REQUIREMENT — Repeat precisely, and only, the lines between the line containing "square = square_centre(WORN_LIP_COLUMN, 0)" and the end of the listing below, both ends included.
(begin)
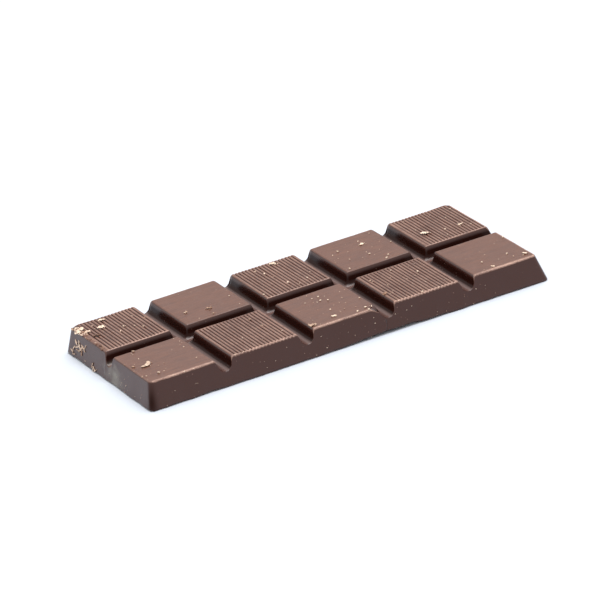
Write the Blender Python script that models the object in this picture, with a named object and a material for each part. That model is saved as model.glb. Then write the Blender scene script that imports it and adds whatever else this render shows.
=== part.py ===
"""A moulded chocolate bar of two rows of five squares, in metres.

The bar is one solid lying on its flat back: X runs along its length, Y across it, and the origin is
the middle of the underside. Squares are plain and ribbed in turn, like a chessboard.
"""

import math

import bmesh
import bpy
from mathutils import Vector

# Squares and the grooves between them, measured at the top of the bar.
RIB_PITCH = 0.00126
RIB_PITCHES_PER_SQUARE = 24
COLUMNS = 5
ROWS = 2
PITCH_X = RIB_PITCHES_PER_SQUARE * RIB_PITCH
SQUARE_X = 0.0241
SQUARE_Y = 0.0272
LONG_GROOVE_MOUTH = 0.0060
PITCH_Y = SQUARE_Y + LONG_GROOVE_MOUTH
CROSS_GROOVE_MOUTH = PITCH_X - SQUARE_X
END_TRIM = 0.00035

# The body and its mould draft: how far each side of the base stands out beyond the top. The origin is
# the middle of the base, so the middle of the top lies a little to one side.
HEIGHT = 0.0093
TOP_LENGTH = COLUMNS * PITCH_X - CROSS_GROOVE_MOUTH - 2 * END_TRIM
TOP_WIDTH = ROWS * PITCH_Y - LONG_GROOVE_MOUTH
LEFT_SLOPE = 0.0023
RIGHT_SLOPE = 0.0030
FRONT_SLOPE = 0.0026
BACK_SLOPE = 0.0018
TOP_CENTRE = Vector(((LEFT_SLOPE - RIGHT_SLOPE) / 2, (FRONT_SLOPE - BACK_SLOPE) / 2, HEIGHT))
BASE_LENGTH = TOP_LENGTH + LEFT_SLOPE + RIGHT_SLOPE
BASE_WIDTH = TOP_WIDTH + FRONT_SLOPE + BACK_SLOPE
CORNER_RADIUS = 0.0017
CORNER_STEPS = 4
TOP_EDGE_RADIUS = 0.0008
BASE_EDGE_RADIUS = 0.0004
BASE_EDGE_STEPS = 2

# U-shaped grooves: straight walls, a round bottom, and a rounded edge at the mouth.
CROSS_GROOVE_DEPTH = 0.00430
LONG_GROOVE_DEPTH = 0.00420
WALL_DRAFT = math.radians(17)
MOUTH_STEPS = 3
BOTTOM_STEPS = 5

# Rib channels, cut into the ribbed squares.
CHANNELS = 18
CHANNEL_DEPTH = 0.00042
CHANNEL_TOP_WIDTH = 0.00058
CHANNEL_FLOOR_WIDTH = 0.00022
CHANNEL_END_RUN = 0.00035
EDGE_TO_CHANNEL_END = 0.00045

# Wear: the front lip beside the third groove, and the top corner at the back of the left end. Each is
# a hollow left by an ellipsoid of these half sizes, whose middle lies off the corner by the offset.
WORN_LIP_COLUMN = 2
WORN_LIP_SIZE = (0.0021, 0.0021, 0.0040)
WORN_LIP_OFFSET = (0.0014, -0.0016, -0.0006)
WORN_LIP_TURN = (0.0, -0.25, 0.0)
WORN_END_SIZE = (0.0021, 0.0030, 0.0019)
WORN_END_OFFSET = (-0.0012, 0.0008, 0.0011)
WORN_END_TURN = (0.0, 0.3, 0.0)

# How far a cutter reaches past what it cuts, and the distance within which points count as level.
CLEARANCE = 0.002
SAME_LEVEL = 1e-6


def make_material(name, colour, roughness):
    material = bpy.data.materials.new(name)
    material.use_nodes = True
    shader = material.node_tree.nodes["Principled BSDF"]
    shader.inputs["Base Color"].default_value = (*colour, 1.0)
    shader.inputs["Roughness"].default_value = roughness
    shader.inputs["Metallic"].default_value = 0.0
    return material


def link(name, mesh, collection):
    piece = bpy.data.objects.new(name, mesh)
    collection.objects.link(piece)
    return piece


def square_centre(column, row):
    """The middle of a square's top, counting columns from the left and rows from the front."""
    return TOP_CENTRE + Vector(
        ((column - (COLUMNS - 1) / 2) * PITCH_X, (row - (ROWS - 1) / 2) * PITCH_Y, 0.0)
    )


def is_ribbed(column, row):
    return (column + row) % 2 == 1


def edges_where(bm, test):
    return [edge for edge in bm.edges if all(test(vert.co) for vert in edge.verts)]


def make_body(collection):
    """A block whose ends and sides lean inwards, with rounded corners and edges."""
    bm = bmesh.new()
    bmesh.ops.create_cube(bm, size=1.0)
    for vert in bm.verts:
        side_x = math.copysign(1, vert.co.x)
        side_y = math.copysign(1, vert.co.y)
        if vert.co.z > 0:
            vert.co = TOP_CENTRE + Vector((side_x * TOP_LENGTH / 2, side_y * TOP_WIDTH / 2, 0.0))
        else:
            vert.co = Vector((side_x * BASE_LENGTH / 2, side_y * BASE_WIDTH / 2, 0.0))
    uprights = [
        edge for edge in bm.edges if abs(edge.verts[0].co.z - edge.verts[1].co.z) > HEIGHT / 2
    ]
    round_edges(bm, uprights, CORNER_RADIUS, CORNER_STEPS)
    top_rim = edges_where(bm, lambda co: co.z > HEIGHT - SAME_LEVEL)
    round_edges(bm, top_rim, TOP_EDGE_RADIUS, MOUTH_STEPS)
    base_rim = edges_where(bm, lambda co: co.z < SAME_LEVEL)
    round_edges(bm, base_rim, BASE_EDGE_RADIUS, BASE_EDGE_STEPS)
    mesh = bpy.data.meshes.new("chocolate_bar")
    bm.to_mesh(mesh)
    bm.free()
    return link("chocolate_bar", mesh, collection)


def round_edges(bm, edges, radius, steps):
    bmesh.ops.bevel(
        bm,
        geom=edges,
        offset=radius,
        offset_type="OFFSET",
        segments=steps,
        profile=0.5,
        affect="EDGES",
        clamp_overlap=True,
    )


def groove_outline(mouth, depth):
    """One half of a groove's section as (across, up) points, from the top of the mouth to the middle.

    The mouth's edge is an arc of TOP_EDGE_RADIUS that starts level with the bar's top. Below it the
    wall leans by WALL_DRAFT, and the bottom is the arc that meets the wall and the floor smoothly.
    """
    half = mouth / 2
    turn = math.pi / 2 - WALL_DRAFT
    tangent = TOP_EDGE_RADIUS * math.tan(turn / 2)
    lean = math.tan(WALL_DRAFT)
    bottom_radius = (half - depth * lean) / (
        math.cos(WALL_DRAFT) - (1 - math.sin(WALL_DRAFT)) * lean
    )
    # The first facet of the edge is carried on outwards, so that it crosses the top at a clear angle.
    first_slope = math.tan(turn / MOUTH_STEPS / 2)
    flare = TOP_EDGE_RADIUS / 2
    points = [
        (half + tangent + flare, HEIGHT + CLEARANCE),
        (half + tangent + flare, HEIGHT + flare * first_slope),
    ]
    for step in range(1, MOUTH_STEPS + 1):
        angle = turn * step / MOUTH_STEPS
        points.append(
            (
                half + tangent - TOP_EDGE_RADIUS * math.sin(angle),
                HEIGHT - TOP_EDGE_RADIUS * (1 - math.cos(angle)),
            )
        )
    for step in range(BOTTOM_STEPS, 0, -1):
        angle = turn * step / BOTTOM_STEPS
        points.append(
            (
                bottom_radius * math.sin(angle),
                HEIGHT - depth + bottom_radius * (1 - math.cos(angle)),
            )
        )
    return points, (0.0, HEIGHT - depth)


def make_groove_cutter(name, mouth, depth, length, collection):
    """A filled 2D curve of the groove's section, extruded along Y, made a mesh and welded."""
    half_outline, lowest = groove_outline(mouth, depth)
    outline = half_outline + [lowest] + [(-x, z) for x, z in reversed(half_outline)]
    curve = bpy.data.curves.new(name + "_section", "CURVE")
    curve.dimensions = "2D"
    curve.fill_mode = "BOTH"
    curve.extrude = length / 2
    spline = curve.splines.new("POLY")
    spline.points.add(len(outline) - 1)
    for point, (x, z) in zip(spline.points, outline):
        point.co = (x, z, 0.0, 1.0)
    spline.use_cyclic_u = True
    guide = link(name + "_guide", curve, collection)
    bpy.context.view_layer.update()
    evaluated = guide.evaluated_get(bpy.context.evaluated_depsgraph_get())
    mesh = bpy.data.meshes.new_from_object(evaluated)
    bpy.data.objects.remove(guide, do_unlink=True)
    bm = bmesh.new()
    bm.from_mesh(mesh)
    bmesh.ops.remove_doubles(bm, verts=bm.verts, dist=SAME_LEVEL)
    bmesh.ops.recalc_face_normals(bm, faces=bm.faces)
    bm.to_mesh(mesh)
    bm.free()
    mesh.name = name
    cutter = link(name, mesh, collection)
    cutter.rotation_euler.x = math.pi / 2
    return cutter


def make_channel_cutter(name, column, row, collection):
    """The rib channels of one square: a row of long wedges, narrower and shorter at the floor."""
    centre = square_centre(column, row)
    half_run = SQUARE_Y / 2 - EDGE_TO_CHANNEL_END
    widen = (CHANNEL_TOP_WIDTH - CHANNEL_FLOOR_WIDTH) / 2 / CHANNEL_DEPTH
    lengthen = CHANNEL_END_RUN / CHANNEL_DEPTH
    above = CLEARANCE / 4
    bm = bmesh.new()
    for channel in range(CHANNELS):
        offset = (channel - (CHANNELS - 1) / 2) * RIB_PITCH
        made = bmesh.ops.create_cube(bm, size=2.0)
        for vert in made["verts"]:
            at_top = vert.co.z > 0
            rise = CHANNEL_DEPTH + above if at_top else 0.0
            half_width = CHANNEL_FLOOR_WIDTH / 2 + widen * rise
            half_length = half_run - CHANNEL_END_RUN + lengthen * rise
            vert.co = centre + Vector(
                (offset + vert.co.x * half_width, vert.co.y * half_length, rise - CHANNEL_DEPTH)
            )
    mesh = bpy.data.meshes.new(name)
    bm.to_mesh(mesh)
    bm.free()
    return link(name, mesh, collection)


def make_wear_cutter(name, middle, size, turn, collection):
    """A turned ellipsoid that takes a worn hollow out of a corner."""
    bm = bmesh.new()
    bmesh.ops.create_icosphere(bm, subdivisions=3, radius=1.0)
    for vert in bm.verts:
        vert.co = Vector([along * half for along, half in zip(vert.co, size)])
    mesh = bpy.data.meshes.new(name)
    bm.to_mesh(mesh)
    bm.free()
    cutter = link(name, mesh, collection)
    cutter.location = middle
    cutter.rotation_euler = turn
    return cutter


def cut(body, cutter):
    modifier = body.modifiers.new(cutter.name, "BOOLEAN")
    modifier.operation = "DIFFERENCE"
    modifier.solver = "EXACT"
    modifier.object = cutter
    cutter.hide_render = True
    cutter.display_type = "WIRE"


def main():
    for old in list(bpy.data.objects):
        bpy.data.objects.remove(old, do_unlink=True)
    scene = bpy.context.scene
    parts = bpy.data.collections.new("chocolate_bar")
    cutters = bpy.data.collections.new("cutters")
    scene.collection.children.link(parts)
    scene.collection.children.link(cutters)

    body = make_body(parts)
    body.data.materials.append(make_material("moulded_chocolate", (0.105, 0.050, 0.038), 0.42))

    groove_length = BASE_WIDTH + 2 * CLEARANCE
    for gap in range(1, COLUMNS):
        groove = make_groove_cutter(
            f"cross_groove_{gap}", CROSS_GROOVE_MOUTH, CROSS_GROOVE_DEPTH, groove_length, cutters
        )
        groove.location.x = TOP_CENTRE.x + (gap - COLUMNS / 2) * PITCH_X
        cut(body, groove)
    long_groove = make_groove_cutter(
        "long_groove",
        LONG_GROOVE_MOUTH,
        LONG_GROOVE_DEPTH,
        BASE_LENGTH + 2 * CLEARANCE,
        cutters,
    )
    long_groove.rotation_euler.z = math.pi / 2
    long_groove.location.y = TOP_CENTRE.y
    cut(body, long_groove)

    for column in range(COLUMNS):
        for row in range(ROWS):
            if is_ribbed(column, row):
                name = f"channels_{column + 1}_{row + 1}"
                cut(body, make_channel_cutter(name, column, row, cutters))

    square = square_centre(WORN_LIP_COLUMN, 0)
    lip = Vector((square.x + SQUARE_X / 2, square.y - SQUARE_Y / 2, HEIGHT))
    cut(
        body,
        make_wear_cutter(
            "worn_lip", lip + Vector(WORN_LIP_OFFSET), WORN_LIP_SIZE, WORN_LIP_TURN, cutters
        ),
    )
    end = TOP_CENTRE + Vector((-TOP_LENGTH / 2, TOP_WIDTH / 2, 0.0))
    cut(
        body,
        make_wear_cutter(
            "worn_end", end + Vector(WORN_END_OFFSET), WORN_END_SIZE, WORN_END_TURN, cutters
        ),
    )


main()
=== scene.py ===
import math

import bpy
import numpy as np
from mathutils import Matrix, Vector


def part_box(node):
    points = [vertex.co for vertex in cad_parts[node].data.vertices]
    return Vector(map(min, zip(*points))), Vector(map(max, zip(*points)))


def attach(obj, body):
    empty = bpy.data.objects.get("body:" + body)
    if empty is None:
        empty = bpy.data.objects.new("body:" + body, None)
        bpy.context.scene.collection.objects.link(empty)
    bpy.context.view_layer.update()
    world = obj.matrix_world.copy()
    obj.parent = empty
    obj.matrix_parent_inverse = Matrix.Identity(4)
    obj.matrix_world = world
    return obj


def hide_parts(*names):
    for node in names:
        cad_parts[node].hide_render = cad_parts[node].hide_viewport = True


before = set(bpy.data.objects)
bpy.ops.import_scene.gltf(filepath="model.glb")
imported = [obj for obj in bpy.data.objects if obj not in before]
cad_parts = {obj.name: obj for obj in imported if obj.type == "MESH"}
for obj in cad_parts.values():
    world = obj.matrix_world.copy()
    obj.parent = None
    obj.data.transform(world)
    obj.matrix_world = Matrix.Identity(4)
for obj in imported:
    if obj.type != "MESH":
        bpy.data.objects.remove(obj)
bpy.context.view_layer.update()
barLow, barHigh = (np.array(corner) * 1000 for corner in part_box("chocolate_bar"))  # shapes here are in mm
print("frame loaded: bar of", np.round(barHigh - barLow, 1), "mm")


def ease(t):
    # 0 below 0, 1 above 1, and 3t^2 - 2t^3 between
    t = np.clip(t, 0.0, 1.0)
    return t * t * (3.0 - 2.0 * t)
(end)
RESULT BELOW —
    square = square_centre(WORN_LIP_COLUMN, 0)
    lip = Vector((square.x + SQUARE_X / 2, square.y - SQUARE_Y / 2, HEIGHT))
    cut(
        body,
        make_wear_cutter(
            "worn_lip", lip + Vector(WORN_LIP_OFFSET), WORN_LIP_SIZE, WORN_LIP_TURN, cutters
        ),
    )
    end = TOP_CENTRE + Vector((-TOP_LENGTH / 2, TOP_WIDTH / 2, 0.0))
    cut(
        body,
        make_wear_cutter(
            "worn_end", end + Vector(WORN_END_OFFSET), WORN_END_SIZE, WORN_END_TURN, cutters
        ),
    )


main()
=== scene.py ===
import math

import bpy
import numpy as np
from mathutils import Matrix, Vector


def part_box(node):
    points = [vertex.co for vertex in cad_parts[node].data.vertices]
    return Vector(map(min, zip(*points))), Vector(map(max, zip(*points)))


def attach(obj, body):
    empty = bpy.data.objects.get("body:" + body)
    if empty is None:
        empty = bpy.data.objects.new("body:" + body, None)
        bpy.context.scene.collection.objects.link(empty)
    bpy.context.view_layer.update()
    world = obj.matrix_world.copy()
    obj.parent = empty
    obj.matrix_parent_inverse = Matrix.Identity(4)
    obj.matrix_world = world
    return obj


def hide_parts(*names):
    for node in names:
        cad_parts[node].hide_render = cad_parts[node].hide_viewport = True


before = set(bpy.data.objects)
bpy.ops.import_scene.gltf(filepath="model.glb")
imported = [obj for obj in bpy.data.objects if obj not in before]
cad_parts = {obj.name: obj for obj in imported if obj.type == "MESH"}
for obj in cad_parts.values():
    world = obj.matrix_world.copy()
    obj.parent = None
    obj.data.transform(world)
    obj.matrix_world = Matrix.Identity(4)
for obj in imported:
    if obj.type != "MESH":
        bpy.data.objects.remove(obj)
bpy.context.view_layer.update()
barLow, barHigh = (np.array(corner) * 1000 for corner in part_box("chocolate_bar"))  # shapes here are in mm
print("frame loaded: bar of", np.round(barHigh - barLow, 1), "mm")


def ease(t):
    # 0 below 0, 1 above 1, and 3t^2 - 2t^3 between
    t = np.clip(t, 0.0, 1.0)
    return t * t * (3.0 - 2.0 * t)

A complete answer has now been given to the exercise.